> **PROBLEM**:
Reproduce each of the lines word for word.

> **STORED DATA**:
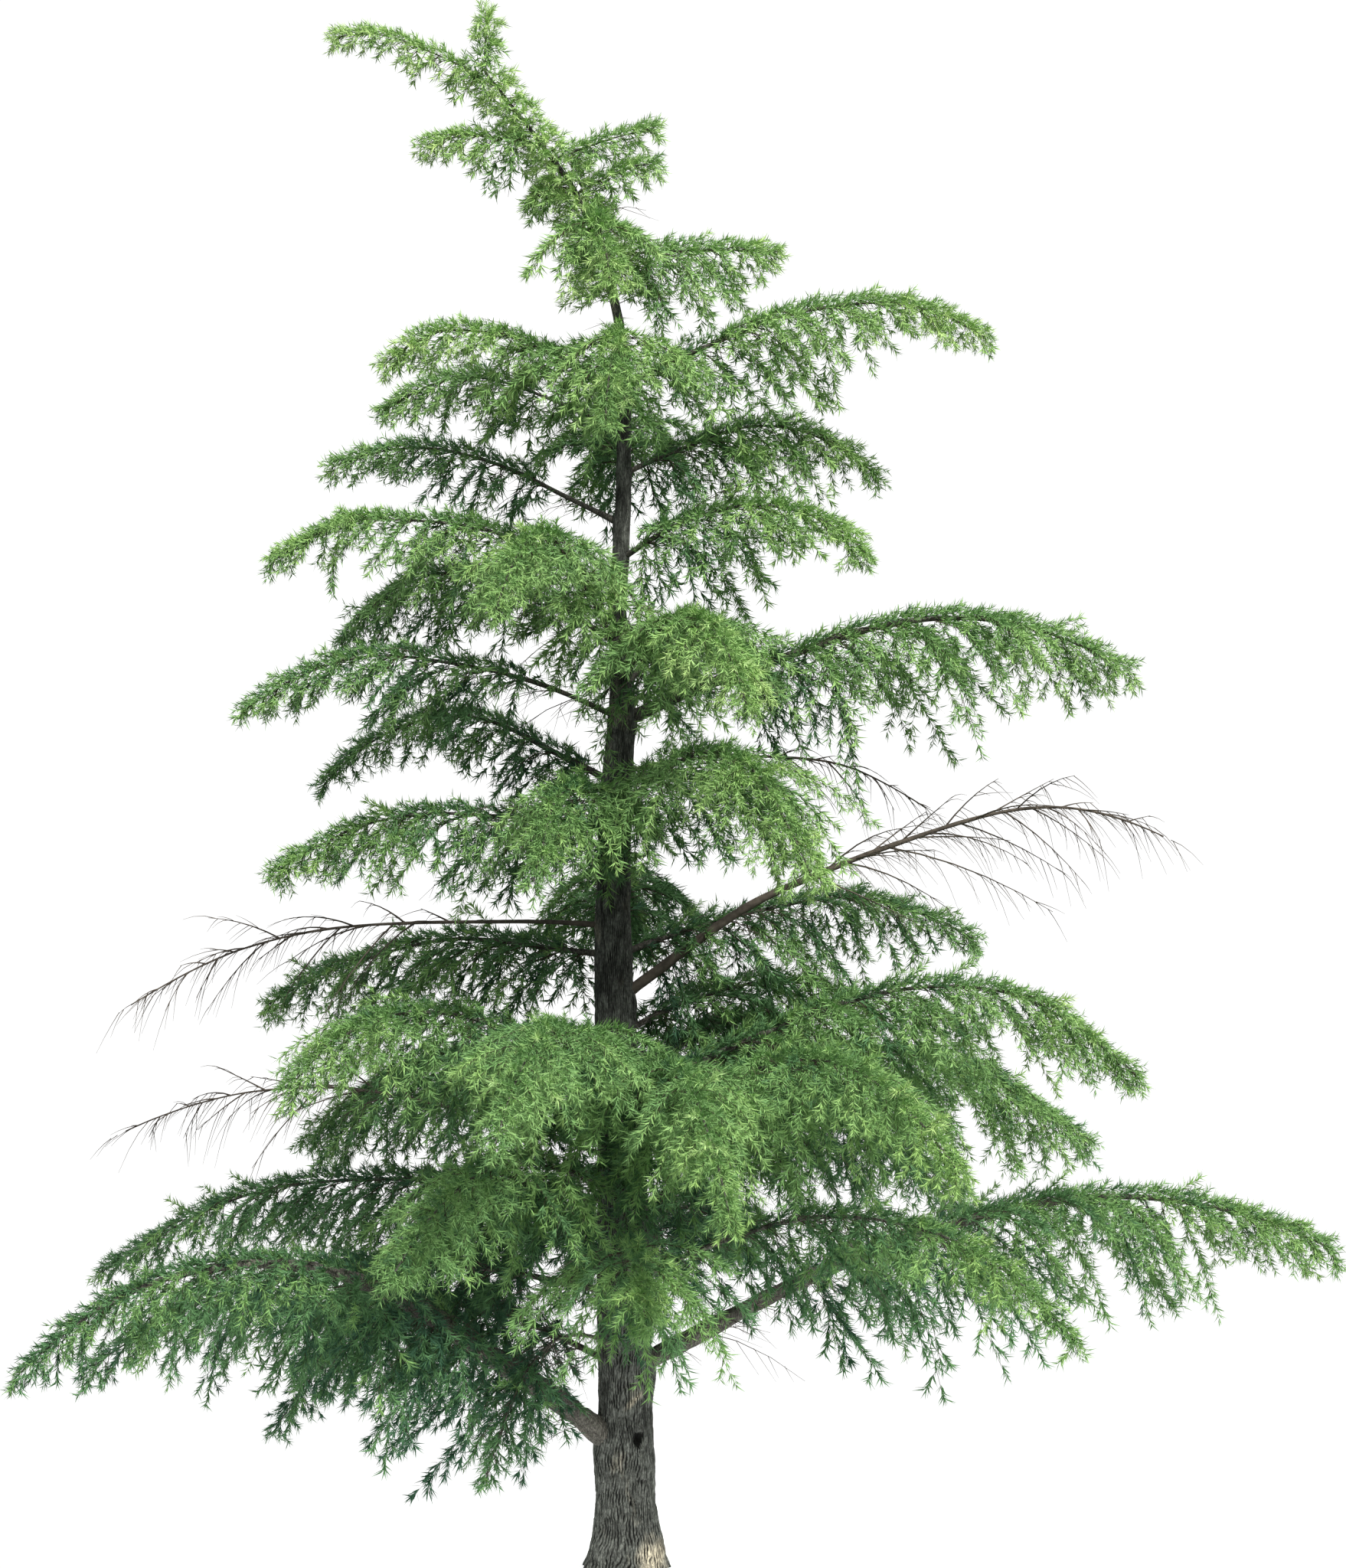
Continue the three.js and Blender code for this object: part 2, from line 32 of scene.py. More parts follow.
# Trunk sections in millimetres: height, sideways place, diameter
TRUNK_SECTIONS = [
    (0, 0, 494),
    (60, 3, 446),
    (180, 8, 402),
    (380, 2, 346),
    (590, 10, 325),
    (930, 2, 304),
    (1500, -6, 298),
    (2200, -12, 284),
    (3290, -60, 222),
    (3780, -68, 203),
    (4200, -58, 190),
    (4620, -36, 176),
    (4900, -16, 148),
    (5200, -22, 118),
    (5500, -42, 102),
    (6110, -8, 90),
    (6820, 0, 72),
    (7170, -34, 58),
    (7400, -84, 52),
    (7790, -220, 42),
    (7980, -322, 37),
    (8260, -530, 28),
    (8540, -754, 20),
    (8600, -800, 16),
]
FLARE_LOBES = 5
FLARE_DEPTH = 0.09
FLARE_HEIGHT = 0.26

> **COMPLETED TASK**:
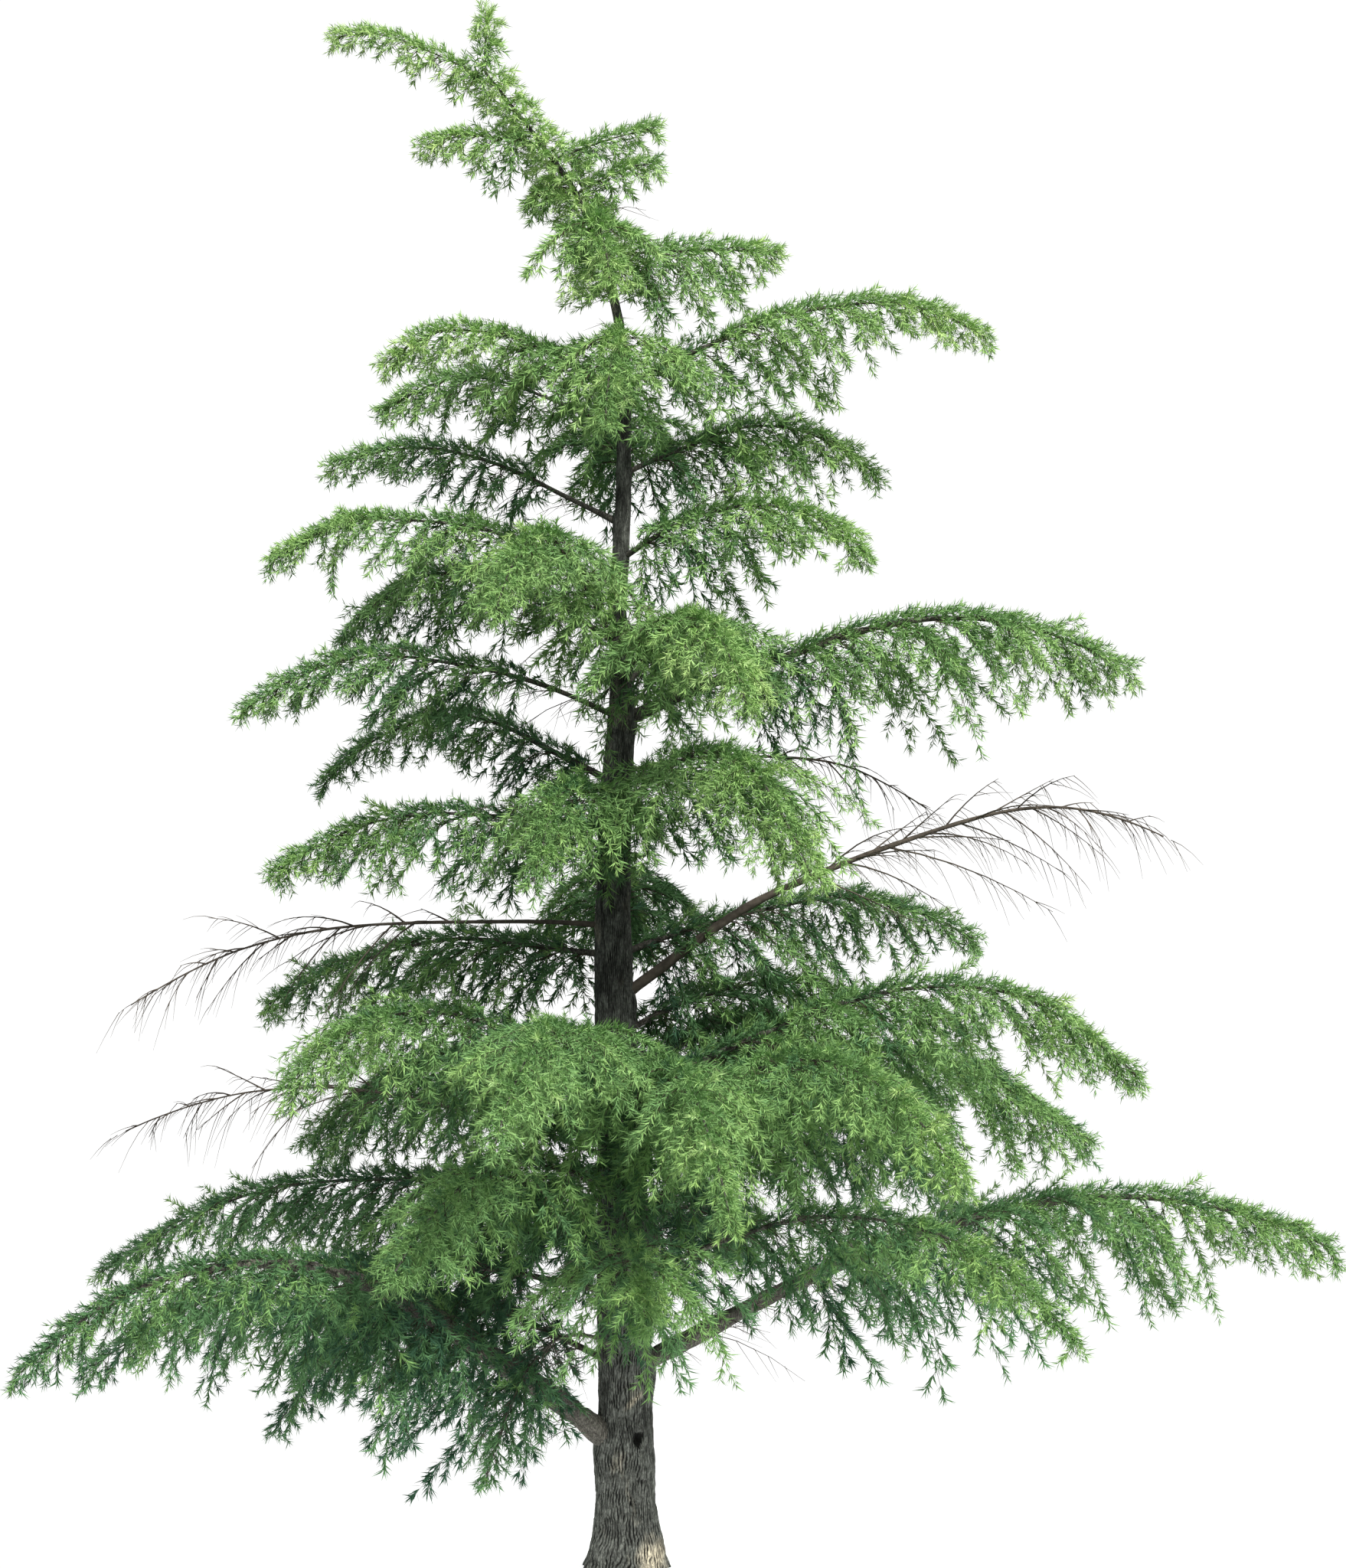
Continue the three.js and Blender code for this object: part 2, from line 32 of scene.py. More parts follow.
# Trunk sections in millimetres: height, sideways place, diameter
TRUNK_SECTIONS = [
    (0, 0, 494),
    (60, 3, 446),
    (180, 8, 402),
    (380, 2, 346),
    (590, 10, 325),
    (930, 2, 304),
    (1500, -6, 298),
    (2200, -12, 284),
    (3290, -60, 222),
    (3780, -68, 203),
    (4200, -58, 190),
    (4620, -36, 176),
    (4900, -16, 148),
    (5200, -22, 118),
    (5500, -42, 102),
    (6110, -8, 90),
    (6820, 0, 72),
    (7170, -34, 58),
    (7400, -84, 52),
    (7790, -220, 42),
    (7980, -322, 37),
    (8260, -530, 28),
    (8540, -754, 20),
    (8600, -800, 16),
]
FLARE_LOBES = 5
FLARE_DEPTH = 0.09
FLARE_HEIGHT = 0.26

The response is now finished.